| GOAL OF THE EXERCISE |
Copy the data word for word, keeping every line.

| SOURCE MATERIAL |
* * *

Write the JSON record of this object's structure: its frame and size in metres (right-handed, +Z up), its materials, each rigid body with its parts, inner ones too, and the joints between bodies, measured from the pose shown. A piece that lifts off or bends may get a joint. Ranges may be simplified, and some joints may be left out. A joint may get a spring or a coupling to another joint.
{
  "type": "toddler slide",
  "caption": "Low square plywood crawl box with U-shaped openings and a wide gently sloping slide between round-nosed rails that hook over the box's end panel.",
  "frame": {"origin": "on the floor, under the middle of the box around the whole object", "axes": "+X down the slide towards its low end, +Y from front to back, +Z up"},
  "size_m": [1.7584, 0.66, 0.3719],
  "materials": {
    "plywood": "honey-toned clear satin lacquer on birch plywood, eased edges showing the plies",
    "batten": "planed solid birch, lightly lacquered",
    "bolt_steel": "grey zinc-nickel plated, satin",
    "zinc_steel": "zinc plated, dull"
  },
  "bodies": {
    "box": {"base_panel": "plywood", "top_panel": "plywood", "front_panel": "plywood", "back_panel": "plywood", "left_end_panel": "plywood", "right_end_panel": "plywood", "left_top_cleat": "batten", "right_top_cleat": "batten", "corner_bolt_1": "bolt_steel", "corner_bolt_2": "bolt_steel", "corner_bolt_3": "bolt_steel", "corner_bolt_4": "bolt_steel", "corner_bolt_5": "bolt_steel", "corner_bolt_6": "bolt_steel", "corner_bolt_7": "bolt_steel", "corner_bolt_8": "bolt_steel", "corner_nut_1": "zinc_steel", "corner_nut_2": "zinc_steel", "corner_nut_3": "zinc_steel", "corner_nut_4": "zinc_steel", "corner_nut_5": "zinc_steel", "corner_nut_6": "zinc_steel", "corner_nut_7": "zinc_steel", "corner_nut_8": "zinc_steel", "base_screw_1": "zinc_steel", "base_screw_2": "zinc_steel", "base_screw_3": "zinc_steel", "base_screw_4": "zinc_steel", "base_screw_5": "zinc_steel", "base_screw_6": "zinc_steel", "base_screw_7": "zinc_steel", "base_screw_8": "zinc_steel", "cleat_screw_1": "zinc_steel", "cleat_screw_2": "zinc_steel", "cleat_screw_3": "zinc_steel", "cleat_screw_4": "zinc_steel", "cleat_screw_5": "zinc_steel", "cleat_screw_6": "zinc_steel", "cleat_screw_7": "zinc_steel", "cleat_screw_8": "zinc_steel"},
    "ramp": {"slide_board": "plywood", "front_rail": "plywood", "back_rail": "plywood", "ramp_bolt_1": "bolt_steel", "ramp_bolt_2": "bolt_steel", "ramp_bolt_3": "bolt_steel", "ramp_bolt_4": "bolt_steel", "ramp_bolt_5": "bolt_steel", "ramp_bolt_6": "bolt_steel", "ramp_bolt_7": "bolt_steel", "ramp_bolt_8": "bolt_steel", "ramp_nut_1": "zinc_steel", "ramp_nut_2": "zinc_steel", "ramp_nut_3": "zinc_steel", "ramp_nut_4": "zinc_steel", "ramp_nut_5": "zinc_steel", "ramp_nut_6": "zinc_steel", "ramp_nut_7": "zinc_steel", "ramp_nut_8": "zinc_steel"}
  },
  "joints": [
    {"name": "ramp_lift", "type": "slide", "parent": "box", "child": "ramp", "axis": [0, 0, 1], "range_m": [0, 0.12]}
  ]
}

* * *

| THE COMPLETED TASK |
Write the JSON record of this object's structure: its frame and size in metres (right-handed, +Z up), its materials, each rigid body with its parts, inner ones too, and the joints between bodies, measured from the pose shown. A piece that lifts off or bends may get a joint. Ranges may be simplified, and some joints may be left out. A joint may get a spring or a coupling to another joint.
{
  "type": "toddler slide",
  "caption": "Low square plywood crawl box with U-shaped openings and a wide gently sloping slide between round-nosed rails that hook over the box's end panel.",
  "frame": {"origin": "on the floor, under the middle of the box around the whole object", "axes": "+X down the slide towards its low end, +Y from front to back, +Z up"},
  "size_m": [1.7584, 0.66, 0.3719],
  "materials": {
    "plywood": "honey-toned clear satin lacquer on birch plywood, eased edges showing the plies",
    "batten": "planed solid birch, lightly lacquered",
    "bolt_steel": "grey zinc-nickel plated, satin",
    "zinc_steel": "zinc plated, dull"
  },
  "bodies": {
    "box": {"base_panel": "plywood", "top_panel": "plywood", "front_panel": "plywood", "back_panel": "plywood", "left_end_panel": "plywood", "right_end_panel": "plywood", "left_top_cleat": "batten", "right_top_cleat": "batten", "corner_bolt_1": "bolt_steel", "corner_bolt_2": "bolt_steel", "corner_bolt_3": "bolt_steel", "corner_bolt_4": "bolt_steel", "corner_bolt_5": "bolt_steel", "corner_bolt_6": "bolt_steel", "corner_bolt_7": "bolt_steel", "corner_bolt_8": "bolt_steel", "corner_nut_1": "zinc_steel", "corner_nut_2": "zinc_steel", "corner_nut_3": "zinc_steel", "corner_nut_4": "zinc_steel", "corner_nut_5": "zinc_steel", "corner_nut_6": "zinc_steel", "corner_nut_7": "zinc_steel", "corner_nut_8": "zinc_steel", "base_screw_1": "zinc_steel", "base_screw_2": "zinc_steel", "base_screw_3": "zinc_steel", "base_screw_4": "zinc_steel", "base_screw_5": "zinc_steel", "base_screw_6": "zinc_steel", "base_screw_7": "zinc_steel", "base_screw_8": "zinc_steel", "cleat_screw_1": "zinc_steel", "cleat_screw_2": "zinc_steel", "cleat_screw_3": "zinc_steel", "cleat_screw_4": "zinc_steel", "cleat_screw_5": "zinc_steel", "cleat_screw_6": "zinc_steel", "cleat_screw_7": "zinc_steel", "cleat_screw_8": "zinc_steel"},
    "ramp": {"slide_board": "plywood", "front_rail": "plywood", "back_rail": "plywood", "ramp_bolt_1": "bolt_steel", "ramp_bolt_2": "bolt_steel", "ramp_bolt_3": "bolt_steel", "ramp_bolt_4": "bolt_steel", "ramp_bolt_5": "bolt_steel", "ramp_bolt_6": "bolt_steel", "ramp_bolt_7": "bolt_steel", "ramp_bolt_8": "bolt_steel", "ramp_nut_1": "zinc_steel", "ramp_nut_2": "zinc_steel", "ramp_nut_3": "zinc_steel", "ramp_nut_4": "zinc_steel", "ramp_nut_5": "zinc_steel", "ramp_nut_6": "zinc_steel", "ramp_nut_7": "zinc_steel", "ramp_nut_8": "zinc_steel"}
  },
  "joints": [
    {"name": "ramp_lift", "type": "slide", "parent": "box", "child": "ramp", "axis": [0, 0, 1], "range_m": [0, 0.12]}
  ]
}